Data shown
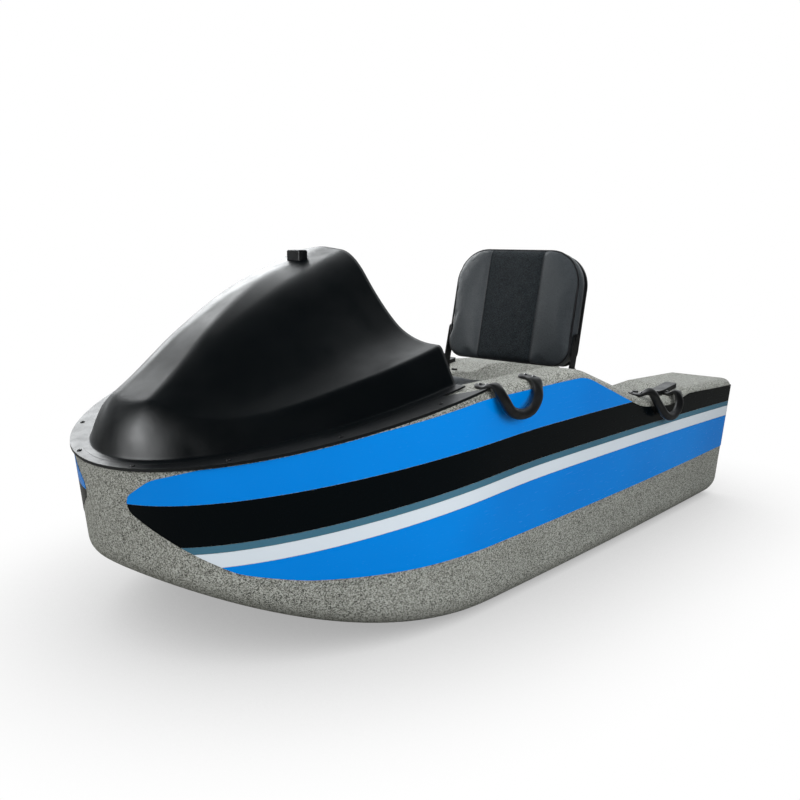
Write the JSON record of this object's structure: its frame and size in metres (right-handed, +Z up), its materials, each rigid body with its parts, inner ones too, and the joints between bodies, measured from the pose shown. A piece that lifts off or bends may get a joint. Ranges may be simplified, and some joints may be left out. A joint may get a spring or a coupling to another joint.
{
  "type": "water kart",
  "caption": "Small one-seat jet-driven water kart with a black bow cowl, folding seat, grab handles and colour films on its sides.",
  "frame": {"origin": "on the floor under the middle of the overall box", "axes": "+X to the bow, +Y to port, +Z up"},
  "size_m": [1.9997, 1.047, 0.802],
  "materials": {
    "hull_plastic": "speckled grey, satin",
    "film_blue": "gloss film",
    "film_black": "gloss film",
    "film_steel": "gloss film",
    "film_white": "gloss film",
    "cowl_plastic": "fine texture, satin",
    "black_plastic": "satin",
    "grip_rubber": "soft grip",
    "seat_cover": "grained marine vinyl",
    "steel": "brushed",
    "pump_metal": "cast, anodised"
  },
  "bodies": {
    "kart": {"hull": "hull_plastic", "stripe_blue_upper": "film_blue", "stripe_black": "film_black", "stripe_line": "film_steel", "stripe_white": "film_white", "stripe_blue_lower": "film_blue", "cowl": "cowl_plastic", "cowl_cap": "black_plastic", "dash_panel": "cowl_plastic", "dash_display": "black_plastic", "steering_column": "black_plastic", "throttle_pedal": "black_plastic", "foot_rests": "black_plastic", "seat_pan": "black_plastic", "seat_cushion": "seat_cover", "seat_hinges": "steel", "front_handles": "grip_rubber", "rear_handles": "grip_rubber", "rear_handle_brackets": "black_plastic", "deck_eyelets": "black_plastic", "hatch_frame": "black_plastic", "hatch_hinges": "steel", "pump_casing": "pump_metal", "ride_plate": "pump_metal", "intake_grille": "steel", "drain_plug": "black_plastic", "motor": "pump_metal"},
    "wheel": {"steering_wheel": "grip_rubber", "wheel_cap": "black_plastic", "steering_shaft": "steel"},
    "backrest": {"backrest_cushion": "seat_cover", "backrest_shell": "black_plastic", "backrest_arms": "steel"},
    "hatch": {"hatch_lid": "black_plastic", "hatch_latches": "black_plastic"},
    "nozzle": {"steering_nozzle": "pump_metal"},
    "rotor": {"impeller": "steel", "drive_shaft": "steel"}
  },
  "joints": [
    {"name": "steering_turn", "type": "hinge", "parent": "kart", "child": "wheel", "pos_m": [0.395, 0, 0.6], "axis": [-0.9063, 0, 0.4226], "range_deg": [-90, 90]},
    {"name": "nozzle_turn", "type": "hinge", "parent": "kart", "child": "nozzle", "pos_m": [-0.86, 0, 0.1], "axis": [0, 0, 1], "range_deg": [-22.5, 22.5]},
    {"name": "impeller_spin", "type": "hinge", "parent": "kart", "child": "rotor", "pos_m": [-0.705, 0, 0.1], "axis": [1, 0, 0], "continuous": true},
    {"name": "seat_fold", "type": "hinge", "parent": "kart", "child": "backrest", "pos_m": [-0.366, 0, 0.446], "axis": [0, 1, 0], "range_deg": [0, 100]},
    {"name": "hatch_swing", "type": "hinge", "parent": "kart", "child": "hatch", "pos_m": [-0.745, -0.12, 0.309], "axis": [1, 0, 0], "range_deg": [0, 100]}
  ],
  "couplings": [
    {"joint": "nozzle_turn", "follows": "steering_turn", "ratio": -0.25}
  ]
}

Exercise details
Copy out all of the data exactly, leaving nothing out.

Output
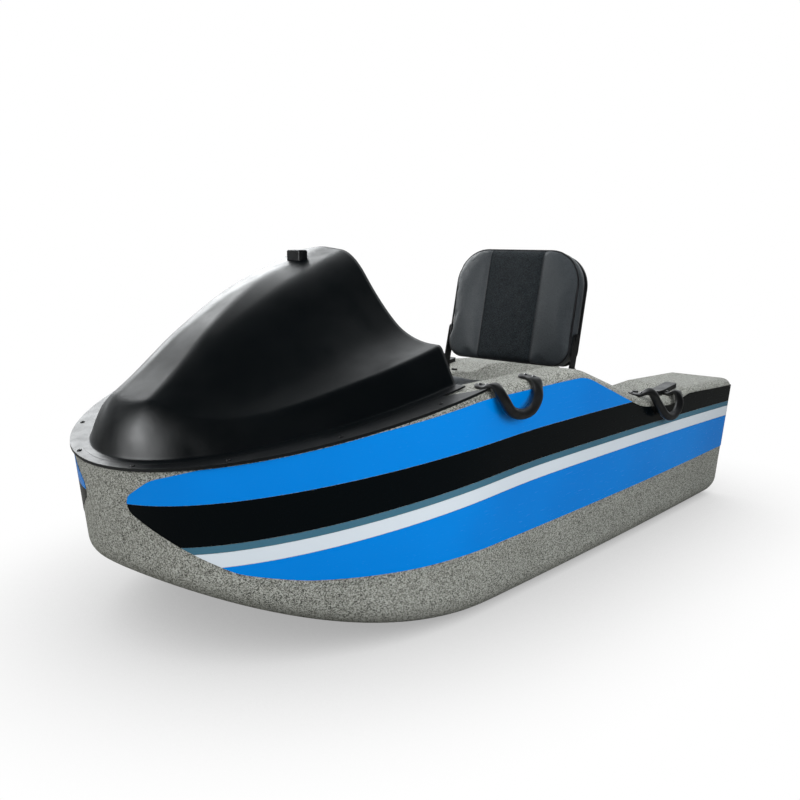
Write the JSON record of this object's structure: its frame and size in metres (right-handed, +Z up), its materials, each rigid body with its parts, inner ones too, and the joints between bodies, measured from the pose shown. A piece that lifts off or bends may get a joint. Ranges may be simplified, and some joints may be left out. A joint may get a spring or a coupling to another joint.
{
  "type": "water kart",
  "caption": "Small one-seat jet-driven water kart with a black bow cowl, folding seat, grab handles and colour films on its sides.",
  "frame": {"origin": "on the floor under the middle of the overall box", "axes": "+X to the bow, +Y to port, +Z up"},
  "size_m": [1.9997, 1.047, 0.802],
  "materials": {
    "hull_plastic": "speckled grey, satin",
    "film_blue": "gloss film",
    "film_black": "gloss film",
    "film_steel": "gloss film",
    "film_white": "gloss film",
    "cowl_plastic": "fine texture, satin",
    "black_plastic": "satin",
    "grip_rubber": "soft grip",
    "seat_cover": "grained marine vinyl",
    "steel": "brushed",
    "pump_metal": "cast, anodised"
  },
  "bodies": {
    "kart": {"hull": "hull_plastic", "stripe_blue_upper": "film_blue", "stripe_black": "film_black", "stripe_line": "film_steel", "stripe_white": "film_white", "stripe_blue_lower": "film_blue", "cowl": "cowl_plastic", "cowl_cap": "black_plastic", "dash_panel": "cowl_plastic", "dash_display": "black_plastic", "steering_column": "black_plastic", "throttle_pedal": "black_plastic", "foot_rests": "black_plastic", "seat_pan": "black_plastic", "seat_cushion": "seat_cover", "seat_hinges": "steel", "front_handles": "grip_rubber", "rear_handles": "grip_rubber", "rear_handle_brackets": "black_plastic", "deck_eyelets": "black_plastic", "hatch_frame": "black_plastic", "hatch_hinges": "steel", "pump_casing": "pump_metal", "ride_plate": "pump_metal", "intake_grille": "steel", "drain_plug": "black_plastic", "motor": "pump_metal"},
    "wheel": {"steering_wheel": "grip_rubber", "wheel_cap": "black_plastic", "steering_shaft": "steel"},
    "backrest": {"backrest_cushion": "seat_cover", "backrest_shell": "black_plastic", "backrest_arms": "steel"},
    "hatch": {"hatch_lid": "black_plastic", "hatch_latches": "black_plastic"},
    "nozzle": {"steering_nozzle": "pump_metal"},
    "rotor": {"impeller": "steel", "drive_shaft": "steel"}
  },
  "joints": [
    {"name": "steering_turn", "type": "hinge", "parent": "kart", "child": "wheel", "pos_m": [0.395, 0, 0.6], "axis": [-0.9063, 0, 0.4226], "range_deg": [-90, 90]},
    {"name": "nozzle_turn", "type": "hinge", "parent": "kart", "child": "nozzle", "pos_m": [-0.86, 0, 0.1], "axis": [0, 0, 1], "range_deg": [-22.5, 22.5]},
    {"name": "impeller_spin", "type": "hinge", "parent": "kart", "child": "rotor", "pos_m": [-0.705, 0, 0.1], "axis": [1, 0, 0], "continuous": true},
    {"name": "seat_fold", "type": "hinge", "parent": "kart", "child": "backrest", "pos_m": [-0.366, 0, 0.446], "axis": [0, 1, 0], "range_deg": [0, 100]},
    {"name": "hatch_swing", "type": "hinge", "parent": "kart", "child": "hatch", "pos_m": [-0.745, -0.12, 0.309], "axis": [1, 0, 0], "range_deg": [0, 100]}
  ],
  "couplings": [
    {"joint": "nozzle_turn", "follows": "steering_turn", "ratio": -0.25}
  ]
}